|
|
|
|
|
by glangdale
2645 days ago
|
|
I suspect Thompson's NFA is not inherently dog slow (Glushkov can be done reasonably fast for decent-sized NFAs). The fact is that most Thompson-lineage engines opted for the 'lazy DFA' approach and optimized that (which is effective until it isn't). I imagine a more aggressive 'native' Thompson NFA is possible. A nice benefit of that is not having to write to your bytecode - there's a good deal of systems-level complexity stuff in RE2 that springs out of a consequence of the 'lazy DFA construction' decision.

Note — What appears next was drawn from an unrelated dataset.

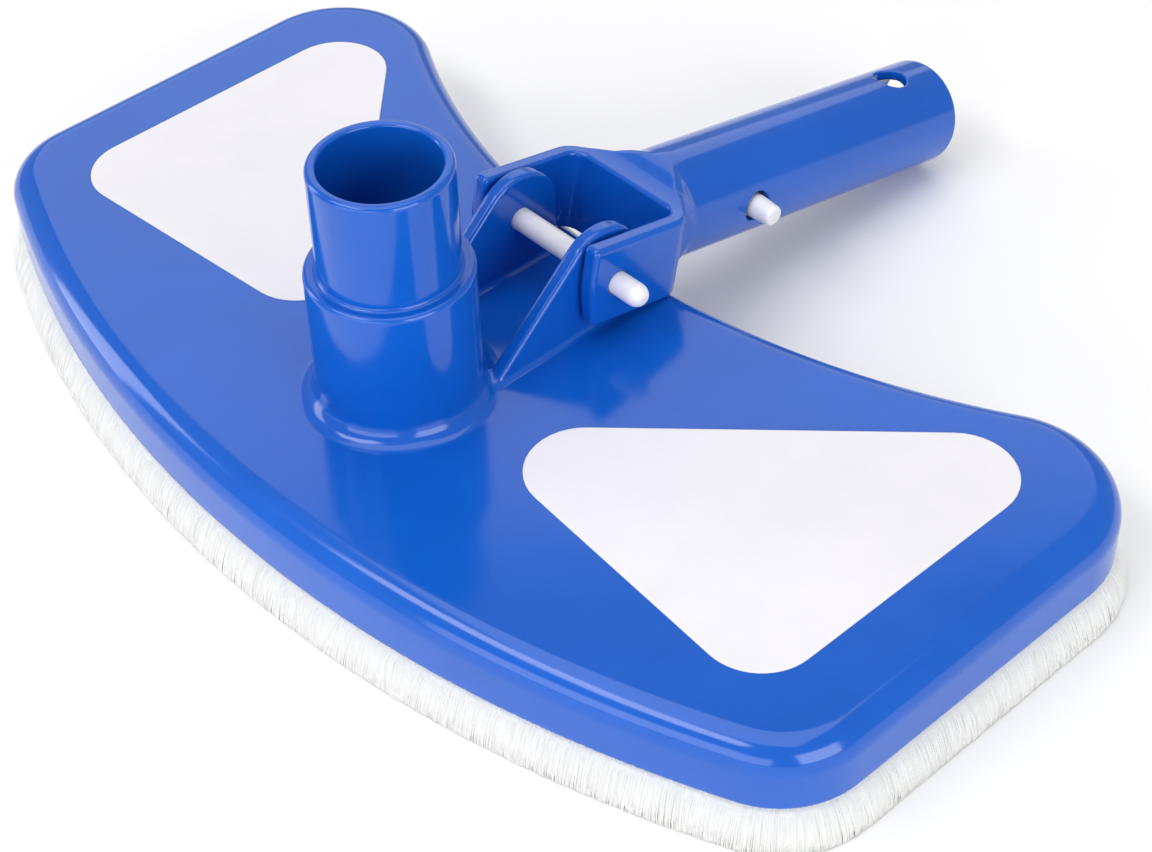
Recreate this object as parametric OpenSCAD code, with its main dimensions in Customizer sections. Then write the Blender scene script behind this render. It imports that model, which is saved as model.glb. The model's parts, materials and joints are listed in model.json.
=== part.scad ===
// Half-moon pool vacuum head: a hollow weighted ABS shell on a bristle skirt, with a
// two-stage hose connector, and a forked handle that swings on a nylon pin and snaps
// into a telescopic pole with a V-shaped spring clip.
// +X is the long side, +Y runs from the curved front edge to the handle, +Z is up.
// The origin is the middle of the bounding box's footprint, on the floor.

/* [Head outline] */
// Half of the head's width at the shell's wall
half_w = 140.8; // [120:1:160]
// Radius of the curved front edge
front_r = 314.8; // [300:1:340]
// Distance from the hose connector's axis to the front edge
front_reach = 48.2; // [46:1:56]
// Radius of the two front corners
front_corner_r = 23; // [18:1:28]
// Radius of the hollowed rear edge
rear_r = 208; // [200:1:216]
// Distance from the hose connector's axis to the middle of the rear edge
rear_reach = 68.7; // [67:0.5:71]
// Radius of the two rear corners
rear_corner_r = 26; // [22:1:28]

/* [Head section] */
// Height of the bristle skirt below the shell
skirt_h = 10.5; // [9:0.5:11]
// How far the bristle tips splay out beyond the shell's wall
skirt_splay = 3.8; // [2:0.2:4.6]
// Height of the shell from its lower edge to its flat top
shell_h = 16.4; // [15:0.2:19]
// Radius of the shell's rounded shoulder
shoulder_r = 7; // [4:0.5:8]
// Thickness of the shell's side wall
side_wall = 2; // [1.6:0.1:2.2]
// Thickness of the shell's top
top_wall = 3; // [2.4:0.2:4]
// Thickness of the base plate
base_t = 3; // [2.6:0.2:3.4]

/* [Hose connector] */
// Radius of the upper stage, for 32 mm hose
upper_r = 16; // [15:0.1:16.6]
// Radius of the lower stage, for 38 mm hose
lower_r = 19; // [18.4:0.1:19.6]
// Radius of the water passage
throat_r = 13.5; // [12:0.1:14]
// Height of the connector above the shell's flat top
connector_h = 62.3; // [50:0.5:70]
// Height of the step between the two stages above the shell's flat top
ledge_h = 35; // [28:0.5:40]
// Radius of the fillet where the connector meets the shell
foot_fillet = 4.5; // [2:0.5:6]

/* [Hinge] */
// Distance from the hose connector's axis back to the hinge pin
pin_y = 48.2; // [46:0.2:49]
// Height of the hinge pin above the shell's flat top
pin_h = 14.2; // [14:0.1:15]
// Radius of the hinge pin
pin_r = 2.85; // [2.5:0.05:3.2]
// Radius of the ears' rounded tops
ear_r = 11.8; // [10:0.2:12]
// Thickness of each ear
ear_t = 4; // [3:0.2:5]
// Distance from the middle plane to each ear's inner face
ear_in = 12; // [11:0.1:12.3]
// How far the pin's domed end stands out of the fork
pin_out = 8.6; // [4:0.2:12]

/* [Handle] */
// How far the handle droops below level when its end lies on the floor
droop = 12.2; // [12:0.1:12.2]
// Half of the fork's width
fork_half = 21; // [20.6:0.1:22]
// Thickness of the fork's cheeks
cheek_t = 4.2; // [3.8:0.1:4.4]
// Half of the fork's height
fork_up = 10.5; // [9:0.1:10.6]
// Length of the fork ahead of the pin
fork_front = 8.5; // [8:0.1:9]
// Distance from the pin to the closed end of the fork's window
window_end = 20.9; // [20:0.1:23]
// Radius of the handle tube
tube_r = 13.7; // [13:0.05:13.9]
// Wall thickness of the handle tube
tube_wall = 2.7; // [2.2:0.1:3.2]
// Distance from the pin to the free end of the tube
tube_end = 132.3; // [131:0.1:134]
// Radius of the hole near the tube's free end
end_hole_r = 4.3; // [3:0.1:5]
// Distance from the pin to the hole near the free end
end_hole_y = 117; // [114:0.5:118]

/* [Spring clip] */
// Distance from the pin to the clip's buttons
button_y = 55; // [50:0.5:60]
// Radius of the clip's buttons
button_r = 3; // [2.6:0.1:3.2]
// How far the buttons stand out of the tube
button_out = 5.6; // [4:0.1:6]
// Distance from the pin to the clip's bow
bow_y = 96; // [90:0.5:100]

/* [Hidden] */
$fn = 96;
eps = 0.01;

// Heights above the floor
seam_z = skirt_h;
top_z = skirt_h + shell_h;
deck_in_z = top_z - top_wall;
base_z = seam_z + 0.9;
base_top_z = base_z + base_t;
pin_z = top_z + pin_h;

// Outline construction: front arc, four corners, hollowed rear arc
front_c = front_r - front_reach;
rear_c = rear_reach + rear_r;
fc_x = half_w - front_corner_r;
fc_y = front_c - sqrt(pow(front_r - front_corner_r, 2) - fc_x * fc_x);
rc_x = half_w - rear_corner_r;
rc_y = rear_c - sqrt(pow(rear_r + rear_corner_r, 2) - rc_x * rc_x);
front_a = asin(fc_x / (front_r - front_corner_r));
rear_a = asin(rc_x / (rear_r + rear_corner_r));

// Shell section: rounded shoulder and wall down to the seam, a bevelled lower edge, then the
// cavity's side, which leans in under the shoulder to keep the wall's thickness
shoulder_steps = 6;
shell_section = concat([for (i = [0 : shoulder_steps])
    [shoulder_r * (sin(90 * i / shoulder_steps) - 1), top_z - shoulder_r * (1 - cos(90 * i / shoulder_steps))]],
    [[0, seam_z], [-side_wall, seam_z + 0.4], [-side_wall, top_z - shoulder_r + 0.5],
    [-side_wall - 2.2, deck_in_z]]);

// Where each ear's sloping edge meets the shell, behind the hose connector's axis
ear_foot_y = 14;

// The footprint's middle, so that the whole object is centred on the origin
end_round = 1.6;
tip_y = pin_y + (tube_end - end_round) * cos(droop) + (tube_r - end_round) * sin(droop) + end_round;
mid_y = (tip_y - front_reach - skirt_splay) / 2;

// Labels, as a triangle with rounded corners
label_in_x = 19.15;
label_out_x = 120.6;
label_in_y = -0.3;
label_rear_y = 99.2;
label_front_y = -9.2;
label_corner_r = 13.5;
label_t = 0.3;

// Screws: places of the nine base screws and the four weight screws, then wall and weight sizes
screw_r = 1.6;
screw_head_r = 3.2;
screw_head_h = 1.8;
screw_l = 8;
boss_r = 4;
base_screw_xy = [[0, -35], [72, -26], [127, -2], [127, 76], [76, 66],
    [-72, -26], [-127, -2], [-127, 76], [-76, 66]];
weight_screw_xy = [[66, 9], [104, 44], [-66, 9], [-104, 44]];
throat_wall = 2.6;
weight_t = 7.6;
weight_inset = 3;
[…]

That being said, matching literals is always going to be faster, especially if you decompose the pattern to get more use out of your literal matcher - the downside of filtration is that if the literal is always present, you are just doing strictly more work. At least with decomposition you've taken the literal out of the picture. See https://branchfree.org/2019/02/28/paper-hyperscan-a-fast-mul... for those who don't know what I'm talking about (I know you've read it). Am flirting with doing another regex engine that gets some of the benefit of decomposition and literal matching without taking on the nosebleed complexity of Hyperscan... |
|
Is there a fast glushkov implementation that isn't bit parallel? I've never been able to figure out how to use bit parallel approaches with large Unicode classes. Just using a single Unicode aware \w puts it into the weeds pretty quickly. That's where the lazy DFA shines, because it doesn't need to build the full DFA for \w (which is quite large, even after the standard DFA compression tricks).